The DOL piece of the puzzle, the Labor Condition Application (LCA), has had an electronic option since 2002 and is today entirely online. An employer may submit an LCA, post notice of filing and receive approval of certification from DOL without a single piece of paper. However, the five-page LCA, once certified, must be printed out, signed and sent to one of USCIS’s Service Centers in Vermont or California as part of the H-1B petition. And the LCA is not alone; USCIS’s forms must also be printed out and included with paper checks for filing fees which can exceed $3,500 and supporting documents which in total will easily exceed twenty pages. To add to the paper submission, an entire copy of all documents submitted to USCIS must also be included so USCIS may physically send them to the DOS’s Kentucky Consular Center to be scanned and uploaded to the Petition Information Management Service.

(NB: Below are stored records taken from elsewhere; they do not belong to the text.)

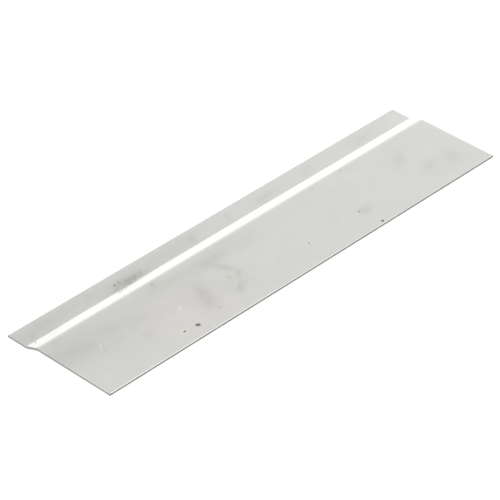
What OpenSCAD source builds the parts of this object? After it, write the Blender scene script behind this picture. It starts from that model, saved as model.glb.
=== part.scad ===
// Offset plate: one strip of bare sheet steel with a shallow joggle along its whole length.
// The wide flat stands one small step above the narrow lap flange, which tucks under the next sheet.
// X runs along the plate, Y from the front edge to the lap flange's edge, and Z up.
// The origin is at the bottom centre of the plate's box.

/* [Sheet] */
// Length of the strip, along X
plate_length = 305; // [150:1:450]
// Width of the finished plate from its front edge to its back edge, along Y
plate_width = 75; // [60:0.5:150]
// Thickness of the sheet
sheet_thickness = 1.2; // [0.8:0.1:1.6]

/* [Joggle] */
// Width of the flat part of the lap flange
lap_width = 13.3; // [8:0.1:25]
// Height of the step from the lap flange up to the wide flat
offset_height = 3.2; // [3:0.1:6]
// Slope of the riser between the two flats, in degrees
riser_angle = 20.7; // [15:0.1:30]
// Inside radius of the soft bend beside the wide flat
upper_bend_radius = 9; // [2:0.5:10]
// Inside radius of the tight bend beside the lap flange
lower_bend_radius = 1.2; // [0.8:0.1:2]

/* [Front edge] */
// Radius of the top corner that the shear rolled over along the front edge
rollover_radius = 0.4; // [0.2:0.05:0.6]

/* [Hidden] */
$fn = 96;

// Which way a bend turns the sheet
DOWN = -1;
UP = 1;

// Both bends turn by riser_angle, so together they count as one bend of this radius
bend_radii = upper_bend_radius + lower_bend_radius + sheet_thickness;
riser_length = (offset_height - bend_radii * (1 - cos(riser_angle))) / sin(riser_angle);
joggle_width = bend_radii * sin(riser_angle) + riser_length * cos(riser_angle);
wide_flat_width = plate_width - lap_width - joggle_width;

// A stretch of the profile starts at the origin, with its underside along the X axis.
// Its children go on from its far end.

module straight(length) {
    square([length, sheet_thickness]);
    translate([length, 0]) children();
}

module bend(turn, inside_radius) {
    outside_radius = inside_radius + sheet_thickness;
    reach = 2 * outside_radius;
    centre = turn == UP ? outside_radius : -inside_radius;
    translate([0, centre]) {
        intersection() {
            difference() {
                circle(outside_radius);
                circle(inside_radius);
            }
            translate([0, -reach]) square([reach, 2 * reach]);
            rotate(turn * riser_angle) translate([-reach, -reach]) square([reach, 2 * reach]);
        }
        rotate(turn * riser_angle) translate([0, -centre]) children();
    }
}

// What the shear took off the top corner at the start of the profile
module rollover() {
    translate([0, sheet_thickness - rollover_radius]) difference() {
        translate([-rollover_radius, 0]) square(2 * rollover_radius);
        translate([rollover_radius, 0]) circle(rollover_radius);
    }
}

module profile() {
    difference() {
        straight(wide_flat_width);
        rollover();
    }
    translate([wide_flat_width, 0])
        bend(DOWN, upper_bend_radius)
            straight(riser_length)
                bend(UP, lower_bend_radius)
                    straight(lap_width);
}

module offset_plate() {
    color("silver")
        translate([0, -plate_width / 2, offset_height])
            rotate([90, 0, 90])
                linear_extrude(height = plate_length, center = true)
                    profile();
}

offset_plate();
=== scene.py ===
import math

import bpy
import numpy as np
from mathutils import Matrix, Vector


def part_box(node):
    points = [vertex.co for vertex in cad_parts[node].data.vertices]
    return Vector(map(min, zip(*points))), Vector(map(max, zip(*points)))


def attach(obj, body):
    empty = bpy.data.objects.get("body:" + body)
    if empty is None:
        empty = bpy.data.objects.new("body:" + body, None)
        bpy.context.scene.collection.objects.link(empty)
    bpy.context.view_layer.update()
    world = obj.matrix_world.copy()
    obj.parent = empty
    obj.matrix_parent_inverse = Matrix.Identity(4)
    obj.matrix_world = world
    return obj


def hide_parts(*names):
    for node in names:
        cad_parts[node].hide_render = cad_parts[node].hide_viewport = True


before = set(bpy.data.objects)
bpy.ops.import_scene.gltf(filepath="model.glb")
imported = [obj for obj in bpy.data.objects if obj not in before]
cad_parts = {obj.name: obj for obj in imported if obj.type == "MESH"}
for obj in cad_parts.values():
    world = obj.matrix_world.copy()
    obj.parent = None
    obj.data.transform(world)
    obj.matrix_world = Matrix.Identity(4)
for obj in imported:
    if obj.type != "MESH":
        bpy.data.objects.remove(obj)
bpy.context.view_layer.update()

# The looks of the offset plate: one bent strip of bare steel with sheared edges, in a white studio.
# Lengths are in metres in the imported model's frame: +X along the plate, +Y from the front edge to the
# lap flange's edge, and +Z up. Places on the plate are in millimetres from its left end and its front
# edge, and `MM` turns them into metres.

NODE = "offset_plate"
MM = 0.001
SEED = 20

# --- The sheet, as it is in the CAD model ---
LOW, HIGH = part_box(NODE)
SHEET = 1.2 * MM
LAP_WIDTH = 13.3 * MM
RISER_ANGLE = math.radians(20.7)
# Bend radii, at the middle of the sheet
UPPER_BEND = 9 * MM + SHEET / 2
LOWER_BEND = 1.2 * MM + SHEET / 2

STEP = HIGH.z - LOW.z - SHEET
BENDS = UPPER_BEND + LOWER_BEND
RISER = (STEP - BENDS * (1 - math.cos(RISER_ANGLE))) / math.sin(RISER_ANGLE)
JOGGLE_WIDTH = BENDS * math.sin(RISER_ANGLE) + RISER * math.cos(RISER_ANGLE)
WIDE_FLAT = HIGH.y - LOW.y - LAP_WIDTH - JOGGLE_WIDTH

# Each stretch from the front edge: its length along the middle of the sheet, its turn per metre, and
# the spacing of the mesh's columns on it
STRETCHES = (
    (WIDE_FLAT, 0.0, 1.1 * MM),
    (UPPER_BEND * RISER_ANGLE, -1 / UPPER_BEND, 0.3 * MM),
    (RISER, 0.0, 0.9 * MM),
    (LOWER_BEND * RISER_ANGLE, 1 / LOWER_BEND, 0.12 * MM),
    (LAP_WIDTH, 0.0, 1.1 * MM),
)
ROUND_LENGTH = sum(length for length, turn, spacing in STRETCHES)
JOGGLE_START = WIDE_FLAT
JOGGLE_END = ROUND_LENGTH - LAP_WIDTH
ROW_SPACING = 1.2 * MM

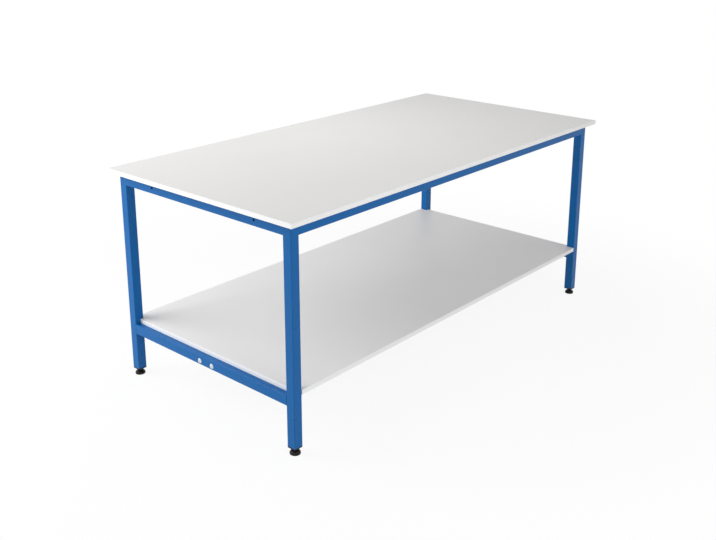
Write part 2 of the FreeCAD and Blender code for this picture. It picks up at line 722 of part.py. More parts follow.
def write_parts(doc):
    """Check each sub-part's shape and write it to a file named after the sub-part."""
    bodies = [item for item in doc.Objects if item.TypeId == "PartDesign::Body"]
    for body in bodies:
        if body.Shape.isNull() or not body.Shape.isValid() or not body.Shape.Solids:
            raise RuntimeError(f"{body.Label} has no valid solid")
    os.makedirs("parts", exist_ok=True)
    for body in bodies:
        body.Shape.exportStep(f"parts/{body.Label}.step")


def main():
    doc = FreeCAD.newDocument("assembly_table")
    s = make_sheet(doc)
    d = derive(s)
    make_legs(doc, s, d)
    make_top_rails(doc, s, d)
    make_top_end_rails(doc, s, d)
    make_lower_end_rails(doc, s, d)
    make_stretcher(doc, s, d)
    make_stretcher_bolts(doc, s, d)
    make_worktop(doc, s, d)
    make_worktop_edging(doc, s, d)
    make_worktop_screws(doc, s, d)
    make_shelf(doc, s, d)
    make_shelf_edging(doc, s, d)
    make_shelf_screws(doc, s, d)
    make_feet(doc, s, d)
    doc.recompute()
    check_document(doc)
    write_parts(doc)


main()
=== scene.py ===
"""Looks of a steel assembly table: powder coat, melamine boards, welds, screws, threaded feet and a studio.

Run as a script it dresses the packed model. The sizes and colours are in the property groups, and each
operator makes one group of pieces. Lengths are in metres, X along the table, Y to its back, Z up.
"""

import json
import math

import bmesh
import bpy
from bpy.props import FloatProperty, FloatVectorProperty, IntProperty, PointerProperty
from bpy.types import Operator, Panel, PropertyGroup
from mathutils import Matrix, Vector, noise

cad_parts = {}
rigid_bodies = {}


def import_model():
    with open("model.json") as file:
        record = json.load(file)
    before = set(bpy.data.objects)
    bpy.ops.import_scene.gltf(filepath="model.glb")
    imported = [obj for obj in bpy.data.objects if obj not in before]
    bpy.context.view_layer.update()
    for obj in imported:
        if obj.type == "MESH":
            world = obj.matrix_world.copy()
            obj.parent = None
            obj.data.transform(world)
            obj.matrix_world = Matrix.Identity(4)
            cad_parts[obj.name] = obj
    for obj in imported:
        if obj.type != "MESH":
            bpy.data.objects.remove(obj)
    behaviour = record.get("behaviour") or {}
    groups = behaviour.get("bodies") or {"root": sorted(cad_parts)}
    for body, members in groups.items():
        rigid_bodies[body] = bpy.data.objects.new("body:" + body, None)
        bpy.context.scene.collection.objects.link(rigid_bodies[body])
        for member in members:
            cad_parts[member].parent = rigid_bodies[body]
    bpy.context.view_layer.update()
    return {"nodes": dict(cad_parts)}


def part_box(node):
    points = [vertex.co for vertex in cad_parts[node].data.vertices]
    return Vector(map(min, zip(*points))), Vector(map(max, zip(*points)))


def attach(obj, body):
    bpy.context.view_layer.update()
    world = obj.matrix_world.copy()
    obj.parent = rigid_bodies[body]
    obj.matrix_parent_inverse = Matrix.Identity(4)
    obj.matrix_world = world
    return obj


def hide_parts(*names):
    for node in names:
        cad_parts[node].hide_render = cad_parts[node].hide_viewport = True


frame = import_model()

bl_info = {
    "name": "Assembly table looks",
    "version": (1, 0, 0),
    "blender": (4, 5, 0),
    "location": "3D View > Sidebar > Table",
    "description": "Finishes, welds, screws, threaded feet and studio of a steel assembly table",
    "category": "Object",
}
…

And for H-1B cap cases, submitting the case to USCIS only means that a USCIS officer will collect the petitioner and beneficiary data and enter the case in a lottery. The majority of cases which are not selected are put back in envelopes and returned to petitioners by mail.

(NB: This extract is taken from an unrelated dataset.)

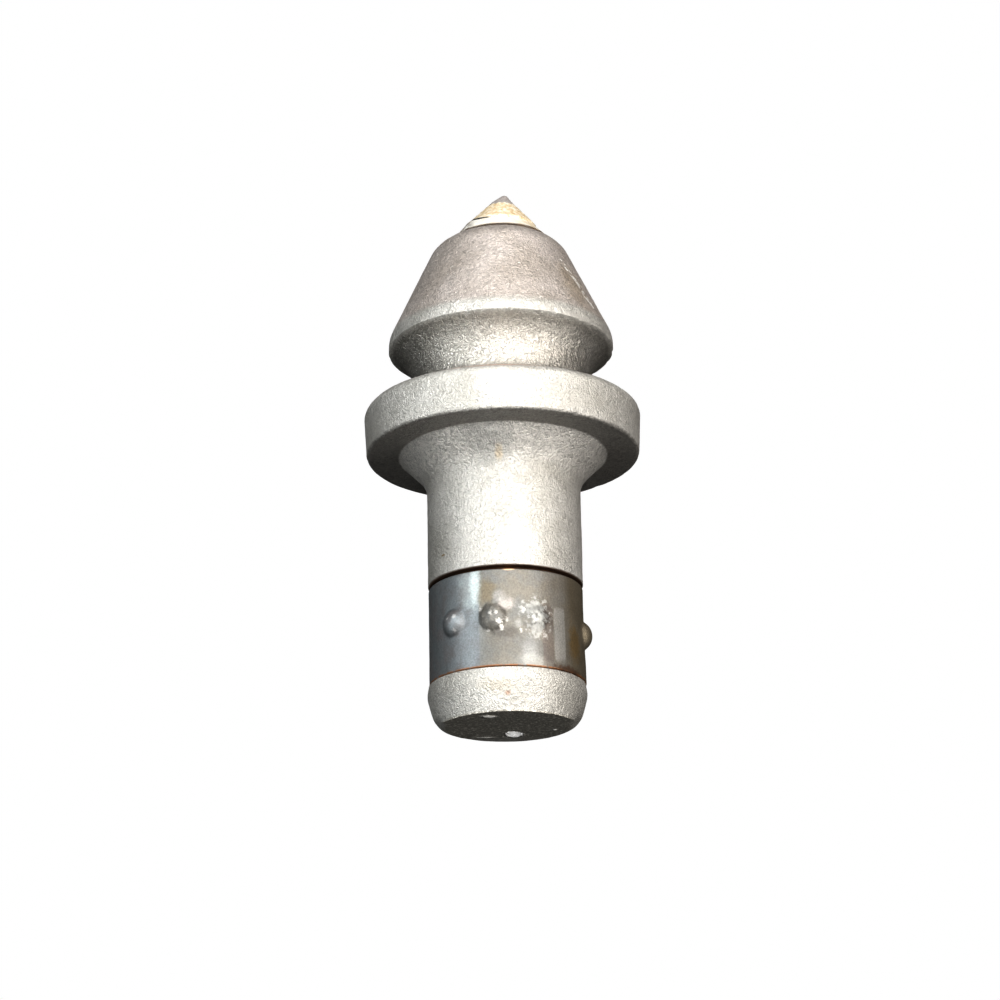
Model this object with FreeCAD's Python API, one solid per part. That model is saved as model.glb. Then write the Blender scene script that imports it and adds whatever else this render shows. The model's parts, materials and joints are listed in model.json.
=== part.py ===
import FreeCAD, Part
import math
import os

# Auger tooth: a round shank cutting tooth that turns in the holder of an earth auger.
# Millimetres. The Z axis is the tooth's axis, Z = 0 is the shank's end face and the tip
# points up. Four pieces: the forged body, the carbide tip, the braze that holds it and
# the split spring sleeve that turns on the neck and grips the holder's bore.

# Shank and neck
shank_diameter = 30.0
shank_length = 26.85
neck_length = 19.7
shoulder_edge_radius = 0.3

# Button at the shank's end, which keeps the sleeve on
button_length = 8.4
button_diameter = 30.7
button_widest_height = 6.4
button_edge_radius = 4.2
end_face_diameter = 27.3
end_face_edge_radius = 4.2

# Retaining sleeve
sleeve_wall = 1.2
sleeve_set_back = 0.12
sleeve_running_clearance = 0.08
sleeve_end_clearance = 0.08
sleeve_axial_play = 0.65
sleeve_edge_radius = 0.25
slot_width = 4.0
slot_angle = 250.0
dimple_height = 1.6
dimple_base_diameter = 5.3
dimple_first_angle = -42.0
dimple_pitch_angle = 32.0
dimple_places = (0, 1, 2, 4, 5, 6, 7)

# Collar that seats on the holder, and the cone that joins it to the shank
collar_diameter = 54.6
collar_thickness = 9.45
collar_draft = 0.5
collar_lower_edge_radius = 1.2
collar_upper_edge_radius = 1.7
root_cone_reach = 5.4
root_cone_rise = 5.45
root_fillet_radius = 6.9

# Extraction groove between the collar and the head
groove_root_diameter = 34.8
groove_lower_reach = 5.9
groove_lower_rise = 2.7
groove_lower_radius = 2.2
groove_wall_height = 7.5
groove_upper_radius = 8.6
groove_upper_rise = 2.55

# Head
head_diameter = 44.7
head_lip_chamfer = 0.2
land_height = 2.2
land_edge_radius = 4.7
cone_height = 20.25
cone_top_diameter = 25.8
nose_edge_radius = 6.8
nose_rise = 1.62

# Socket in the nose
socket_depth = 6.6
socket_corner_radius = 1.0
nose_lip_width = 1.4

# Braze between the socket and the tip, with the collar that wells up above the nose
braze_gap = 0.25
braze_collar_width = 1.15
braze_collar_height = 2.2
braze_collar_wall_height = 1.8
braze_collar_radius = 0.5

# Carbide tip
tip_plug_diameter = 15.0
tip_bevel_height = 1.15
tip_bevel_width = 0.2
tip_cone_half_angle = 44.0
tip_cone_top_diameter = 4.4
tip_point_height = 1.87
tip_point_radius = 1.0

# Limits on roundings, as shares of what they round
ONE_ROUNDED_END = 0.96
TWO_ROUNDED_ENDS = 0.48
LARGEST_BALL_SHARE = 0.9
GROOVE_LOWER_SHARE = 0.2

Z_AXIS = FreeCAD.Vector(0, 0, 1)
ORIGIN = FreeCAD.Vector(0, 0, 0)

# Radii worked out from the sizes above
shank_radius = shank_diameter / 2
sleeve_outer_radius = shank_radius - sleeve_set_back
sleeve_inner_radius = sleeve_outer_radius - sleeve_wall
neck_radius = sleeve_inner_radius - sleeve_running_clearance
root_cone_radius = shank_radius + root_cone_reach
collar_radius = collar_diameter / 2
collar_bottom_radius = collar_radius - collar_draft
groove_radius = groove_root_diameter / 2
groove_start_radius = groove_radius + groove_lower_reach
head_radius = head_diameter / 2
plug_radius = tip_plug_diameter / 2
socket_radius = plug_radius + braze_gap
nose_radius = socket_radius + nose_lip_width
tip_cone_radius = plug_radius - tip_bevel_width
tip_point_base_radius = tip_cone_top_diameter / 2
tip_ball_radius = min(tip_point_radius, LARGEST_BALL_SHARE * tip_point_base_radius)

# Heights worked out from the sizes above
shoulder_height = button_length + neck_length
collar_height = shoulder_height + shank_length
root_cone_start = collar_height - root_cone_rise
collar_top = collar_height + collar_thickness
groove_lower_height = collar_top + groove_lower_rise
groove_middle_height = groove_lower_height + GROOVE_LOWER_SHARE * groove_wall_height
groove_upper_height = groove_lower_height + groove_wall_height
land_bottom = groove_upper_height + groove_upper_rise
land_top = land_bottom + land_height
cone_top = land_top + cone_height
nose_top = cone_top + nose_rise
socket_bottom = nose_top - socket_depth
plug_bottom = socket_bottom + braze_gap
braze_top = nose_top + braze_collar_height
tip_cone_start = braze_top + tip_bevel_height
tip_cone_length = (tip_cone_radius - tip_point_base_radius) / math.tan(math.radians(tip_cone_half_angle))
tip_point_start = tip_cone_start + tip_cone_length
tip_height = tip_point_start + tip_point_height
sleeve_bottom = button_length + sleeve_end_clearance
sleeve_top = shoulder_height - sleeve_axial_play
dimple_height_on_shank = (sleeve_bottom + sleeve_top) / 2


def rounded_corner(before, corner, after, radius, room_before, room_after):
    """Tangent points and middle point of the arc that rounds a corner, within the room each side has."""
    to_before = before - corner
    to_after = after - corner
    half_angle = to_before.getAngle(to_after) / 2
    longest = min(to_before.Length * room_before, to_after.Length * room_after)
    tangent = min(radius / math.tan(half_angle), longest)
    fitted_radius = tangent * math.tan(half_angle)
    to_before.normalize()
    to_after.normalize()
    bisector = to_before + to_after
    bisector.normalize()
    start = corner + to_before * tangent
    end = corner + to_after * tangent
    middle = corner + bisector * (fitted_radius / math.sin(half_angle) - fitted_radius)
    return start, middle, end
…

Those H-1B petitions that are selected, or that are cap-exempt, will be reviewed. If USCIS is not satisfied with the documents initially submitted, it will issue a Request for Evidence by mail. The petitioner’s response must be submitted in duplicate by mail, or for those still fond of the 1990s, by fax. Once approved, USCIS will send a two-page approval notice to the petitioner. Should the beneficiary require a visa, the case will then move to the DOS phase. DOS for its part has required online electronic applications of all nonimmigrant visa applicants worldwide since 2010. However, many consular posts still recommend that visa applicants have a full hardcopy of the petition submitted to USCIS with them for their visa application interview. In many cases, an H-1B visa will not be issued on the first submission. Additional paper documentation may need to be couriered to a consular post before the application is approved. Finally, with a visa endorsement in a passport, a beneficiary is still well advised, and in some cases required, to have an original USCIS approval notice to present to CBP on entry to the U.S.
With 318,824 H-1B petitions submitted to USCIS in 2014, 233,000 H-1B petitions submitted in the first week of April 2015 alone, and 179,408 H-1B visa applications submitted to consular posts worldwide in 2014, the cost of this inefficient and redundant process to U.S. employers and the U.S. government, not to mention the environment, is significant.
While the H-1B is the most common nonimmigrant work visa, it is only a small piece of the entire immigration system which includes nonimmigrant visa categories from A to U, family and employment based immigrant visa categories, immigrant investors, the diversity lottery and others. According to DOS statistics, nearly 10 million nonimmigrant and immigrant visas were issued worldwide in 2014.
A digital, paperless system is not a panacea, especially if the system is not robust, nimble or thoroughly tested prior to its launch. We have seen for two consecutive years the DOS Consular Consolidated Database crash in the height of the summer visa rush. Applicants around the world were effectively stuck in visa limbo for more than two weeks before the system was repaired and brought back on line. The DOS’s National Visa Center (NVC) in New Hampshire, too, suffers from online payment issues which delay the processing of immigrant visa applicants’ cases, many of whom are separated from their U.S. citizen spouses while they wait. The DOL iCert system has its own issues, including technical denials and technology that struggles to cope in the run up to H-1B cap season. Modernizing our immigration system to a coordinated digital process will take a significant investment of time and resources. But with a wealth of expertise in the stakeholder pool, the input, knowledge and best practices required are available.
The Office of Management and Budget plan also included a recommendation to redesign systems with an eye towards a human perspective and accessibility for users. Ironically, a more digital system will result in a more human perspective than the current process. Instead of mailing a bundle of papers to a vast, remote service center, applicants will have an online connection and will be able to communicate in real time through webchats, email and text. Instead of petitions being physically sent from a client’s office to an attorney’s office, to a USCIS service center, to a DOS center in Kentucky or New Hampshire, to a U.S. consular post in any part of the world, an entire visa process could be submitted, reviewed and approved with the click of a mouse or tap of a screen. The human perspective has shifted to an online experience. The world has become smaller and technology is more accessible. The systems currently in place by DOL and DOS are a good start, but with a concerted, planned effort, the immigration process can be brought into the 21st century. And with a coordinated, modern, working digital immigration system, Congress may just take notice and act to replace our current antiquated immigration laws with immigration laws fit for the 21st century.